%%
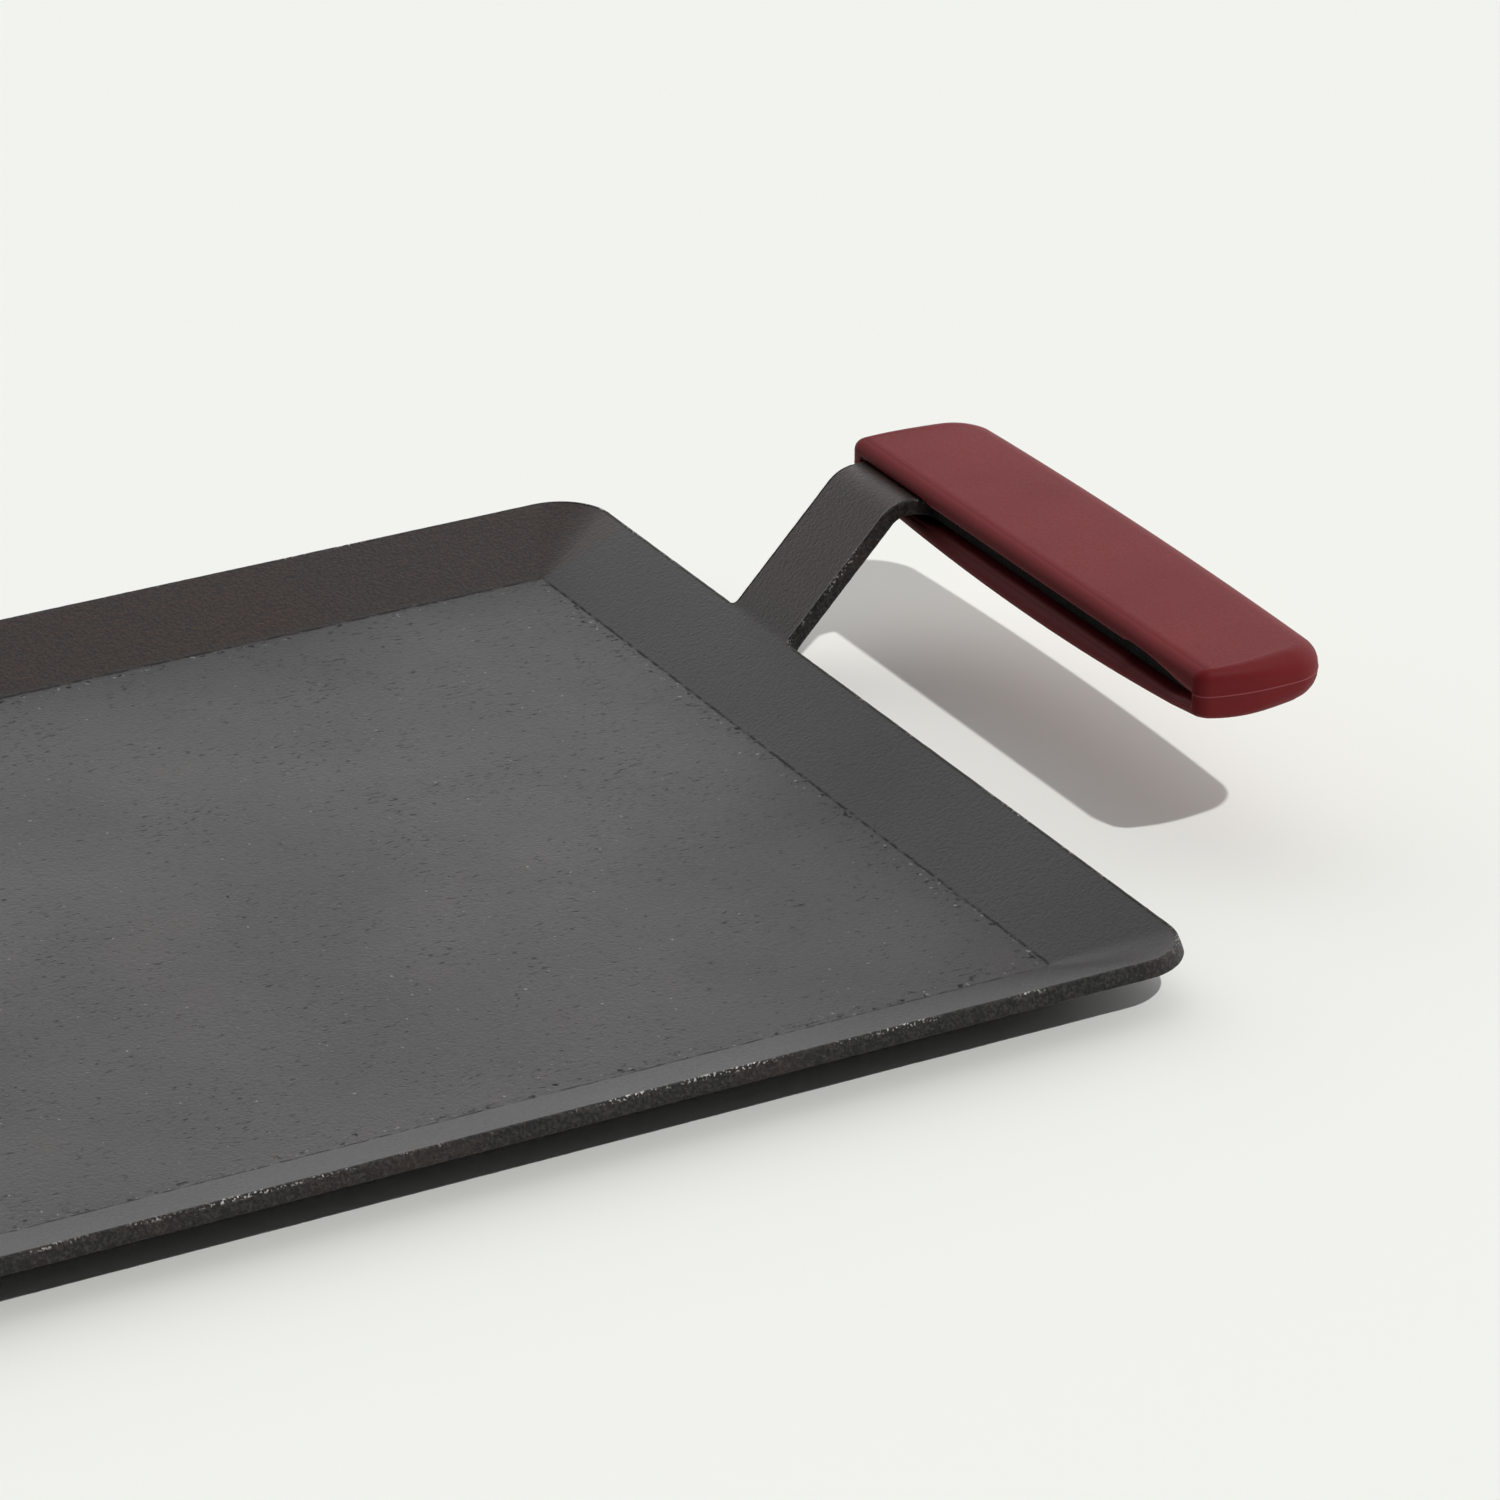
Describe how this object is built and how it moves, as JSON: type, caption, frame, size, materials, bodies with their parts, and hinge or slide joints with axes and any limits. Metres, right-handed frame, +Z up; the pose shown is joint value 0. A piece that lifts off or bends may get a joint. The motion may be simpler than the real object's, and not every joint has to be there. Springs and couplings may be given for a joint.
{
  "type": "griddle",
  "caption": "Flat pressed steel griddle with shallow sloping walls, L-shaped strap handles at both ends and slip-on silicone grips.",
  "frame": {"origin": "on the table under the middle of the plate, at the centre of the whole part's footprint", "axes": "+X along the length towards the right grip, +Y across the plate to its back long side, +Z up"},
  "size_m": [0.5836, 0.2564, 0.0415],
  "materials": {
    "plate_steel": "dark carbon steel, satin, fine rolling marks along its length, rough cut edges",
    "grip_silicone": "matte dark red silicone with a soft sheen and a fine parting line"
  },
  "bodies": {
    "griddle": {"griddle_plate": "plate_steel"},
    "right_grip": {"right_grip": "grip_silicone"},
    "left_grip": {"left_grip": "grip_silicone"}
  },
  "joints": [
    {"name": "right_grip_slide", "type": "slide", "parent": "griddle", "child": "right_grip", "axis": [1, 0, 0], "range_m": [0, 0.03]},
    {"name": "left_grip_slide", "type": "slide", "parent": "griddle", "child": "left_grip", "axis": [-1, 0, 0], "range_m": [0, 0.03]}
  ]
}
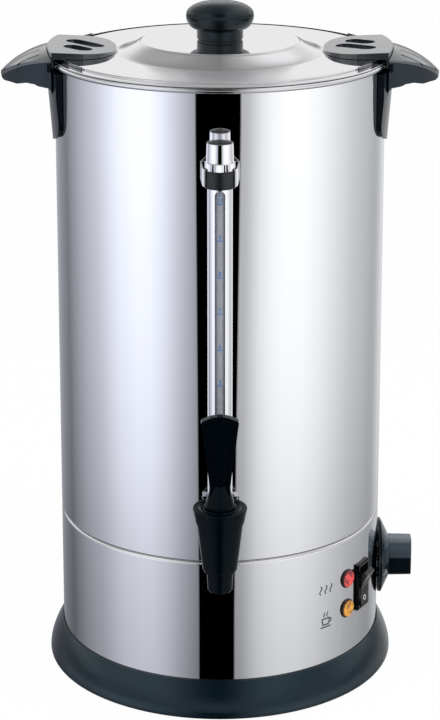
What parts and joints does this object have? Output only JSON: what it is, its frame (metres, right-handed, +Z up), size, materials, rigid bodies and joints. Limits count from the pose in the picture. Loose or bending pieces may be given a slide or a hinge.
%%
• [SET TASK]: Copy all of the data exactly.

• [CORRECT RESULT]:
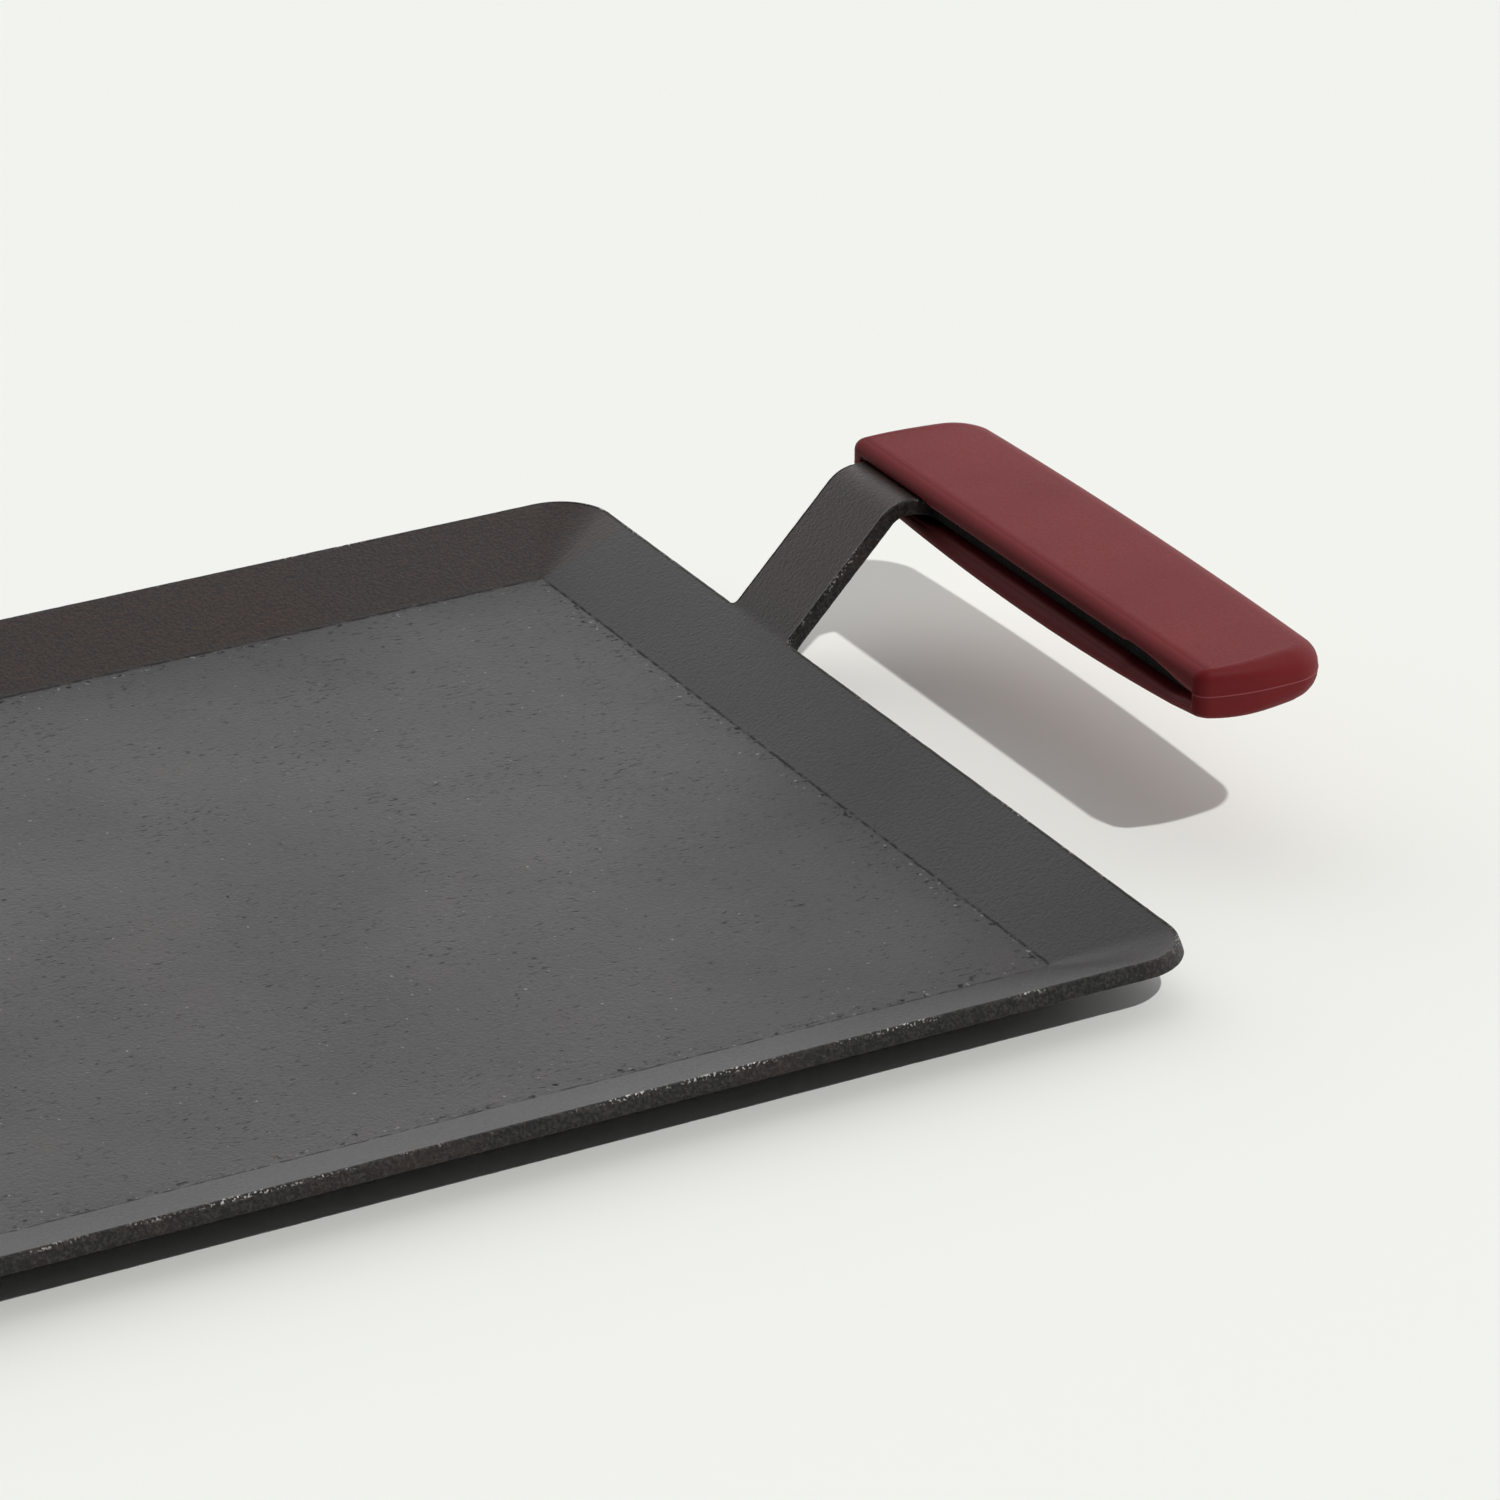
Describe how this object is built and how it moves, as JSON: type, caption, frame, size, materials, bodies with their parts, and hinge or slide joints with axes and any limits. Metres, right-handed frame, +Z up; the pose shown is joint value 0. A piece that lifts off or bends may get a joint. The motion may be simpler than the real object's, and not every joint has to be there. Springs and couplings may be given for a joint.
{
  "type": "griddle",
  "caption": "Flat pressed steel griddle with shallow sloping walls, L-shaped strap handles at both ends and slip-on silicone grips.",
  "frame": {"origin": "on the table under the middle of the plate, at the centre of the whole part's footprint", "axes": "+X along the length towards the right grip, +Y across the plate to its back long side, +Z up"},
  "size_m": [0.5836, 0.2564, 0.0415],
  "materials": {
    "plate_steel": "dark carbon steel, satin, fine rolling marks along its length, rough cut edges",
    "grip_silicone": "matte dark red silicone with a soft sheen and a fine parting line"
  },
  "bodies": {
    "griddle": {"griddle_plate": "plate_steel"},
    "right_grip": {"right_grip": "grip_silicone"},
    "left_grip": {"left_grip": "grip_silicone"}
  },
  "joints": [
    {"name": "right_grip_slide", "type": "slide", "parent": "griddle", "child": "right_grip", "axis": [1, 0, 0], "range_m": [0, 0.03]},
    {"name": "left_grip_slide", "type": "slide", "parent": "griddle", "child": "left_grip", "axis": [-1, 0, 0], "range_m": [0, 0.03]}
  ]
}
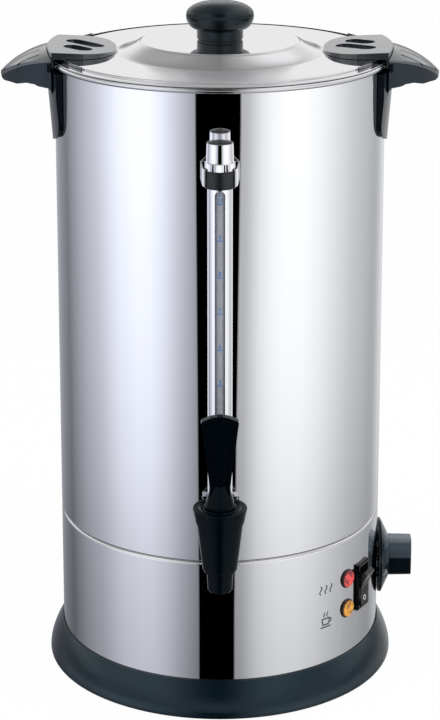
What parts and joints does this object have? Output only JSON: what it is, its frame (metres, right-handed, +Z up), size, materials, rigid bodies and joints. Limits count from the pose in the picture. Loose or bending pieces may be given a slide or a hinge.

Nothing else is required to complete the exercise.